More importantly, this is an incredibly vivid novel of picturesque landscapes and sensual sensations and visceral experiences placing you right in the fight for survival, with dinosaur stampedes and the besieging physical and mental attacks by Silurians on the human survivors. It's cinematic and soaring. And the characters are worth caring about. The Brigadier is a much sadder figure here who has lost everything and clings to his military discipline and procedure like a lifeline. Liz is characterized superbly, and Ace is as down to Earth and charming as we remember, whilst the story really wouldn't work with any other Doctor than the Seventh, and the writer captures his voice brilliantly, as well as his mythological strength.

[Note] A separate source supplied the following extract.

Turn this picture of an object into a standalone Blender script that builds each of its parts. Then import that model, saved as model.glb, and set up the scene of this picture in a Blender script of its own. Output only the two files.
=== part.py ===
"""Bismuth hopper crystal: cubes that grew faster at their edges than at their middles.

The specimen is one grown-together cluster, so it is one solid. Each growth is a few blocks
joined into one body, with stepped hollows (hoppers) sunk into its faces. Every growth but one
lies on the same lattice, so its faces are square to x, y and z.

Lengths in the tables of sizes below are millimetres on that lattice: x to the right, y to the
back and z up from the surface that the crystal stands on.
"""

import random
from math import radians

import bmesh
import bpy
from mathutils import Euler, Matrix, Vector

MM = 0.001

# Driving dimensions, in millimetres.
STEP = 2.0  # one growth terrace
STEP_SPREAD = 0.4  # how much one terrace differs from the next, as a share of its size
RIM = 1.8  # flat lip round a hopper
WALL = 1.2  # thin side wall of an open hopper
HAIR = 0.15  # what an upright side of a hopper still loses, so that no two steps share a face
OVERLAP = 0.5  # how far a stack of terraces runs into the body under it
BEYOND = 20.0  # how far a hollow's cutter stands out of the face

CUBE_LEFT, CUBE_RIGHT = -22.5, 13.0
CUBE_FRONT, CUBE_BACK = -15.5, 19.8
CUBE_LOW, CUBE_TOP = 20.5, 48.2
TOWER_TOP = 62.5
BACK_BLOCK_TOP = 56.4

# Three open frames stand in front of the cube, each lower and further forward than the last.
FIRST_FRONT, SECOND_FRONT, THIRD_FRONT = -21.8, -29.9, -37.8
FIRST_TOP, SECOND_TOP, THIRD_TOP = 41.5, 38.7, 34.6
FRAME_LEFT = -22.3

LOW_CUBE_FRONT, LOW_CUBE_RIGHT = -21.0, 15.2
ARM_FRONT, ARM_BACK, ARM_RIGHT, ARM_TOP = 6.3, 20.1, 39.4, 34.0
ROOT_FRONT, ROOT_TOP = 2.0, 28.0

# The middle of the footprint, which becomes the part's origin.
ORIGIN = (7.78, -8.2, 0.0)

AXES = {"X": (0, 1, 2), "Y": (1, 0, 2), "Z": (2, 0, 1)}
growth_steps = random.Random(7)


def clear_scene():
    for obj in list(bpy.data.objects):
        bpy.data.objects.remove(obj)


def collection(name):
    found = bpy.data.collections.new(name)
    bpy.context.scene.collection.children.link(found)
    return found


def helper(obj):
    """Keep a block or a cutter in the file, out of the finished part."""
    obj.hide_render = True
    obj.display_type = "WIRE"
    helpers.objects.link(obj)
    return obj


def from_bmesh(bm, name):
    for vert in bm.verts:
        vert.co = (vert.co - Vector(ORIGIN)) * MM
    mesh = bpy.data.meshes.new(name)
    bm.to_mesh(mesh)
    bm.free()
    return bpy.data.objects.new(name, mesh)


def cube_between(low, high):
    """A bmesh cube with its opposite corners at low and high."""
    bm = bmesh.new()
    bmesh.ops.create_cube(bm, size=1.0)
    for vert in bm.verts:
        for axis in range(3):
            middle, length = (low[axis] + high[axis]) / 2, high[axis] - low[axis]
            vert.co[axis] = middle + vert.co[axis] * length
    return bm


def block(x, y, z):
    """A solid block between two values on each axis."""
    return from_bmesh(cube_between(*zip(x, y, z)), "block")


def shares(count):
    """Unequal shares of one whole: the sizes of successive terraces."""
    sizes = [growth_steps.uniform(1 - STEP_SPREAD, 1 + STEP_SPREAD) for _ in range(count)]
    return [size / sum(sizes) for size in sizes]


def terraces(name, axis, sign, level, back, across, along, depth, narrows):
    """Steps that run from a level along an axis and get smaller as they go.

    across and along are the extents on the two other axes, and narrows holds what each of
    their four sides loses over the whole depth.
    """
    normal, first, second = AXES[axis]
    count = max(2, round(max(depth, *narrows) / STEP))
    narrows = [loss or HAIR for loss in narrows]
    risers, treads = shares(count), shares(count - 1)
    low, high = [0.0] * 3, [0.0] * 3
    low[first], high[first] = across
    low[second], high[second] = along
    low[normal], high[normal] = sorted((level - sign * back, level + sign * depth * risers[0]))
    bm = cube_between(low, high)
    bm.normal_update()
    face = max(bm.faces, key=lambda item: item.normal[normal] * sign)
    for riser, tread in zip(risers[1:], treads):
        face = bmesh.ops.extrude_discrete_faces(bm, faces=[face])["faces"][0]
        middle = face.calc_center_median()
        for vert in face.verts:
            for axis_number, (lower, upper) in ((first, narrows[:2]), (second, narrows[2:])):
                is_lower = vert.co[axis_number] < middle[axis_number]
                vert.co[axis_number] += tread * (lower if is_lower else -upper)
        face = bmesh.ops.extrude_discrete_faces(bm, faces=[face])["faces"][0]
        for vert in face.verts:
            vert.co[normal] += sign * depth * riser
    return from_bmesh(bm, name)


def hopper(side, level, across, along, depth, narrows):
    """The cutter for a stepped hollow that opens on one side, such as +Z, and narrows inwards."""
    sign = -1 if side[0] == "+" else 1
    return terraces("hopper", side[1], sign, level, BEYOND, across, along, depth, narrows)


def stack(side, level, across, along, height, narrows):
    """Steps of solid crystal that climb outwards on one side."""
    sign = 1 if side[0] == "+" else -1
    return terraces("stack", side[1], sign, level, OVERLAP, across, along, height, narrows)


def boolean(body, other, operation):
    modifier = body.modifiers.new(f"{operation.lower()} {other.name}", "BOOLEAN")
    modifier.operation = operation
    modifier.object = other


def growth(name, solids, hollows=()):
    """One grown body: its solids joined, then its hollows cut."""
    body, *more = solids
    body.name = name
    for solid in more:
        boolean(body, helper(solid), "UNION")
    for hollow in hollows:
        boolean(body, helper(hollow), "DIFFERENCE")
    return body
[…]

The most crucial difference is that this book was a vivid, thrilling, almost euphoric experience in which people survived against tremendous odds. And I cared about that experience. The book was engaging and riveting from beginning to end, and didn't bore me for a moment. But it was also life-affirming. Warriors of the Deep (moreso than any other story that Eric Saward has treated) is only death-affirming. It embraces death, and trivializes it, going to contrived lengths to ensure it, and spiteful lengths to demonize any willingness of the humans to fight for survival. The story seems to hate life and hate any trace of the survival instinct. In the process, it completely destroyed the crucial suspension of disbelief at the heart of the show that makes the premise work at all. That the Doctor, our central hero, is capable of surviving 900 years fighting injustice in a savage universe. But the paralytic, brainless, hopeless liability of a Doctor we were presented with in that story clearly couldn't possibly have survived a day. And there's nothing redeeming whatsoever about it.

Blood Heat, on the other hand, was a story that made life seem beautiful and precious and worth preserving, rather than something to be ashamed of.